- _SET PROBLEM_
Please print the full listing exactly.

-- START OF RECORDED INFORMATION --

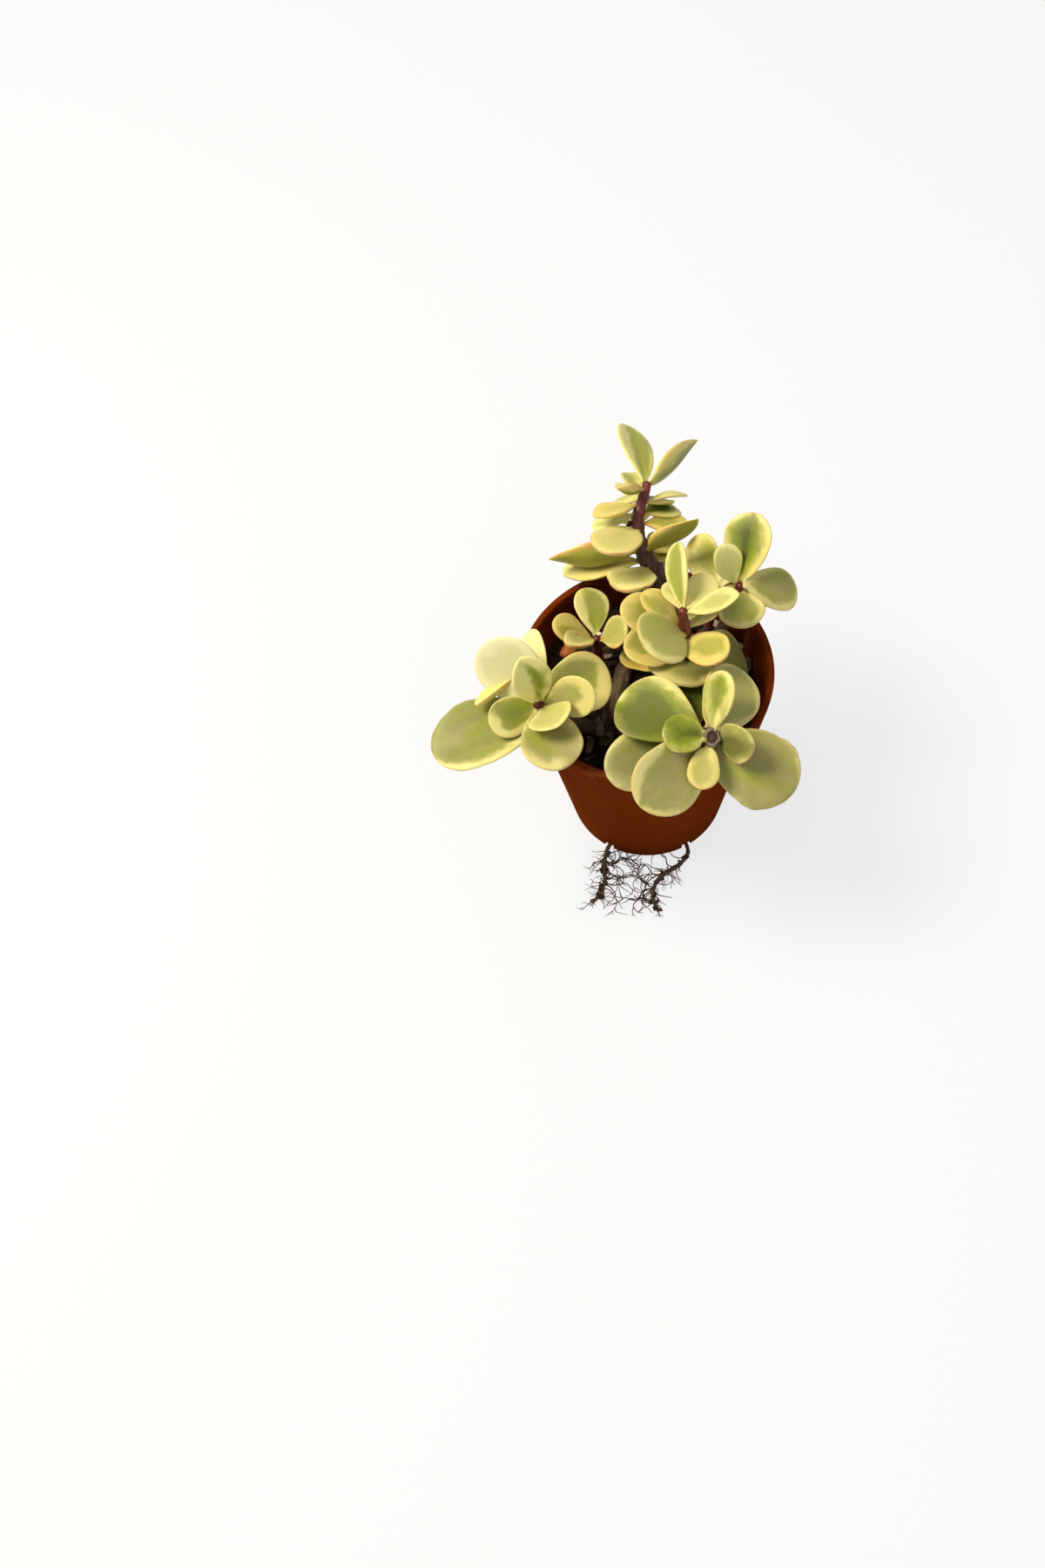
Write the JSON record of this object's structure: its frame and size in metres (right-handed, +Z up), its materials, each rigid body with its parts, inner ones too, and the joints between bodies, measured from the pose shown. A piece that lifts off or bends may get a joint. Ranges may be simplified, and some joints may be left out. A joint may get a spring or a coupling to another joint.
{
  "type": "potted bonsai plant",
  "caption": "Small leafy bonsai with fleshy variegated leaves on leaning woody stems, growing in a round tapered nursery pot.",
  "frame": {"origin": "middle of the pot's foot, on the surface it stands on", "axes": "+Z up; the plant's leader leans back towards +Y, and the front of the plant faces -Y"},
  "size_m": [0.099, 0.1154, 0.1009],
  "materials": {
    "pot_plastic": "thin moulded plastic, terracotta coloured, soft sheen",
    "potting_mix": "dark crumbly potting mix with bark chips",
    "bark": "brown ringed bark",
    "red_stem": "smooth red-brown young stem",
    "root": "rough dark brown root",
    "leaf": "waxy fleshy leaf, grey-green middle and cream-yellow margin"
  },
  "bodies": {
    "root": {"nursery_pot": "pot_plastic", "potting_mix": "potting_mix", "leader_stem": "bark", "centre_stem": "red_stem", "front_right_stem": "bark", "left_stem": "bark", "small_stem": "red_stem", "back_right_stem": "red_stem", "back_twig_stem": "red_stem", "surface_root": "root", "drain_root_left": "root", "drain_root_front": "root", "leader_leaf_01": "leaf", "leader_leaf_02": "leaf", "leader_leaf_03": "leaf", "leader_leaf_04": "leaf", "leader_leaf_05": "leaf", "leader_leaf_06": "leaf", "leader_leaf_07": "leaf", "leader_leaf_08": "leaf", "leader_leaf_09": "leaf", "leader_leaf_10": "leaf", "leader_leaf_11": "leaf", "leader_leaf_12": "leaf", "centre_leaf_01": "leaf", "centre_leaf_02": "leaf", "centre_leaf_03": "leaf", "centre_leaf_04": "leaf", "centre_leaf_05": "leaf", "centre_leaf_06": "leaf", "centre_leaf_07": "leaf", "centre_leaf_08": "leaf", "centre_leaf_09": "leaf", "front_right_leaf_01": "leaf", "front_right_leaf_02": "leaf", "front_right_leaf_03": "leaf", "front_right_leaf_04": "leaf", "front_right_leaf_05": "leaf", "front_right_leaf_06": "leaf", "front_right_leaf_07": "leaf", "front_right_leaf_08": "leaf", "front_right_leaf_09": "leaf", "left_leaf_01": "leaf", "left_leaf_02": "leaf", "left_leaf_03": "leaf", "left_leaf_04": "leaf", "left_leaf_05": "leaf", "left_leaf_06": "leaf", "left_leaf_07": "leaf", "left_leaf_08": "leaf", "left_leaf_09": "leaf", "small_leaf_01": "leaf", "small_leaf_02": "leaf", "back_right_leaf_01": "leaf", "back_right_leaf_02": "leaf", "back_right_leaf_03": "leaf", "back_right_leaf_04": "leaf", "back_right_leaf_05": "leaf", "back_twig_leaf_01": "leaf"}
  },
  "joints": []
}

-- END OF RECORDED INFORMATION --

- _FINISHED TASK_
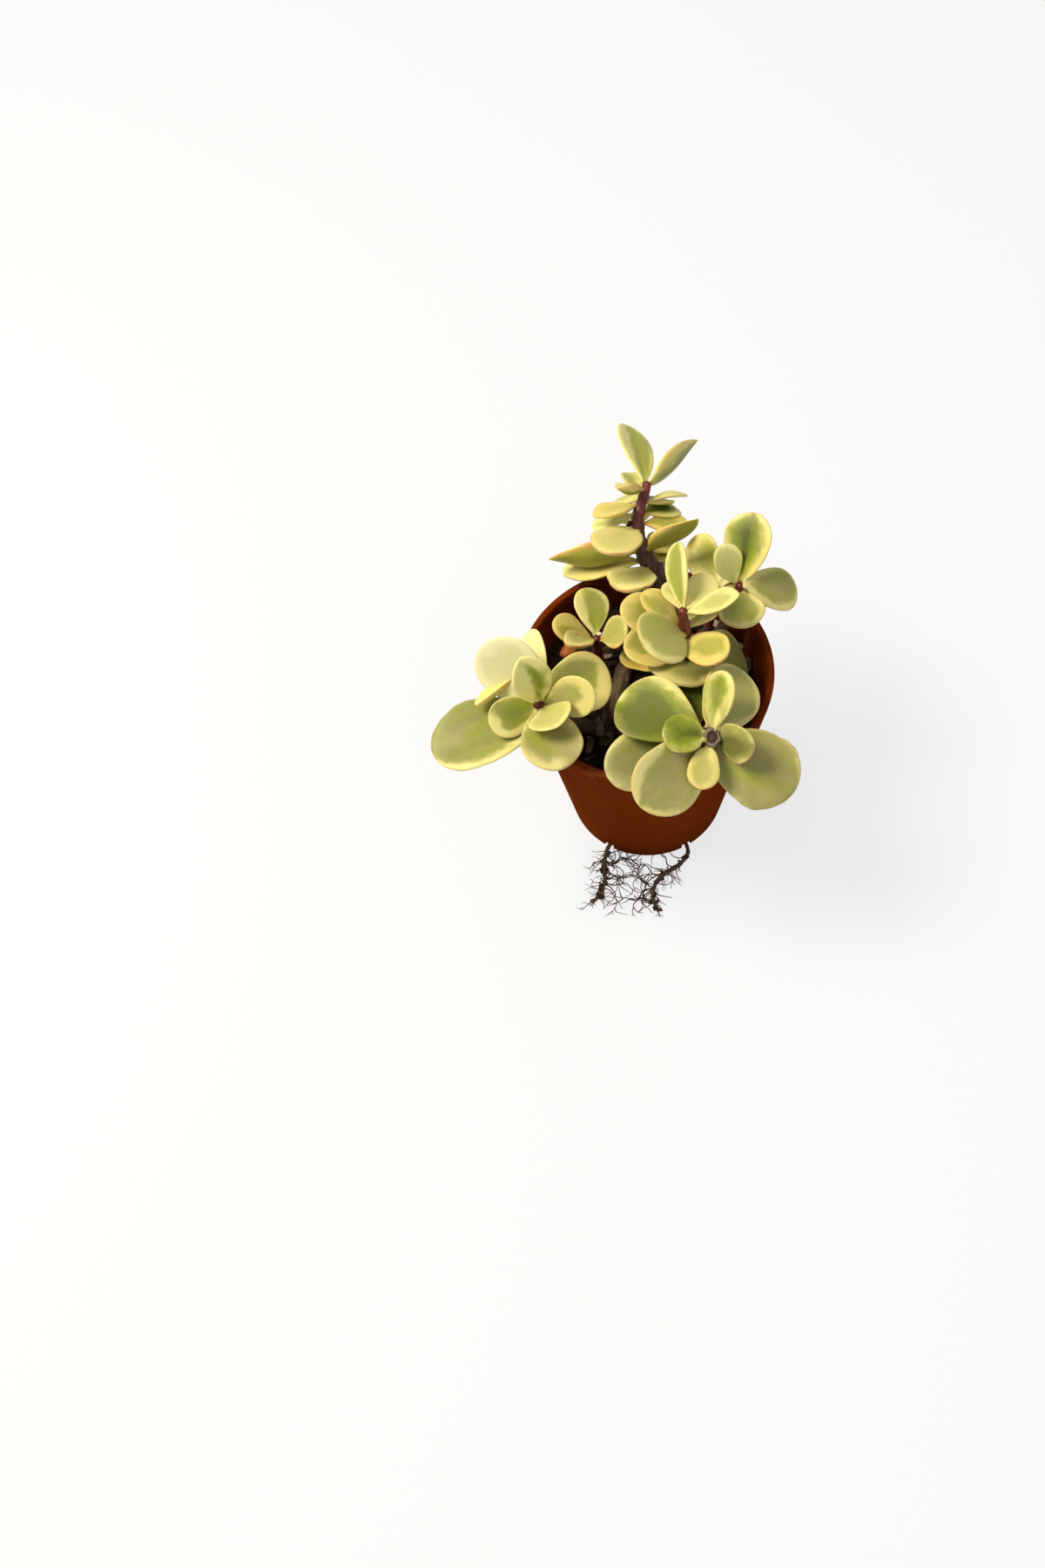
Write the JSON record of this object's structure: its frame and size in metres (right-handed, +Z up), its materials, each rigid body with its parts, inner ones too, and the joints between bodies, measured from the pose shown. A piece that lifts off or bends may get a joint. Ranges may be simplified, and some joints may be left out. A joint may get a spring or a coupling to another joint.
{
  "type": "potted bonsai plant",
  "caption": "Small leafy bonsai with fleshy variegated leaves on leaning woody stems, growing in a round tapered nursery pot.",
  "frame": {"origin": "middle of the pot's foot, on the surface it stands on", "axes": "+Z up; the plant's leader leans back towards +Y, and the front of the plant faces -Y"},
  "size_m": [0.099, 0.1154, 0.1009],
  "materials": {
    "pot_plastic": "thin moulded plastic, terracotta coloured, soft sheen",
    "potting_mix": "dark crumbly potting mix with bark chips",
    "bark": "brown ringed bark",
    "red_stem": "smooth red-brown young stem",
    "root": "rough dark brown root",
    "leaf": "waxy fleshy leaf, grey-green middle and cream-yellow margin"
  },
  "bodies": {
    "root": {"nursery_pot": "pot_plastic", "potting_mix": "potting_mix", "leader_stem": "bark", "centre_stem": "red_stem", "front_right_stem": "bark", "left_stem": "bark", "small_stem": "red_stem", "back_right_stem": "red_stem", "back_twig_stem": "red_stem", "surface_root": "root", "drain_root_left": "root", "drain_root_front": "root", "leader_leaf_01": "leaf", "leader_leaf_02": "leaf", "leader_leaf_03": "leaf", "leader_leaf_04": "leaf", "leader_leaf_05": "leaf", "leader_leaf_06": "leaf", "leader_leaf_07": "leaf", "leader_leaf_08": "leaf", "leader_leaf_09": "leaf", "leader_leaf_10": "leaf", "leader_leaf_11": "leaf", "leader_leaf_12": "leaf", "centre_leaf_01": "leaf", "centre_leaf_02": "leaf", "centre_leaf_03": "leaf", "centre_leaf_04": "leaf", "centre_leaf_05": "leaf", "centre_leaf_06": "leaf", "centre_leaf_07": "leaf", "centre_leaf_08": "leaf", "centre_leaf_09": "leaf", "front_right_leaf_01": "leaf", "front_right_leaf_02": "leaf", "front_right_leaf_03": "leaf", "front_right_leaf_04": "leaf", "front_right_leaf_05": "leaf", "front_right_leaf_06": "leaf", "front_right_leaf_07": "leaf", "front_right_leaf_08": "leaf", "front_right_leaf_09": "leaf", "left_leaf_01": "leaf", "left_leaf_02": "leaf", "left_leaf_03": "leaf", "left_leaf_04": "leaf", "left_leaf_05": "leaf", "left_leaf_06": "leaf", "left_leaf_07": "leaf", "left_leaf_08": "leaf", "left_leaf_09": "leaf", "small_leaf_01": "leaf", "small_leaf_02": "leaf", "back_right_leaf_01": "leaf", "back_right_leaf_02": "leaf", "back_right_leaf_03": "leaf", "back_right_leaf_04": "leaf", "back_right_leaf_05": "leaf", "back_twig_leaf_01": "leaf"}
  },
  "joints": []
}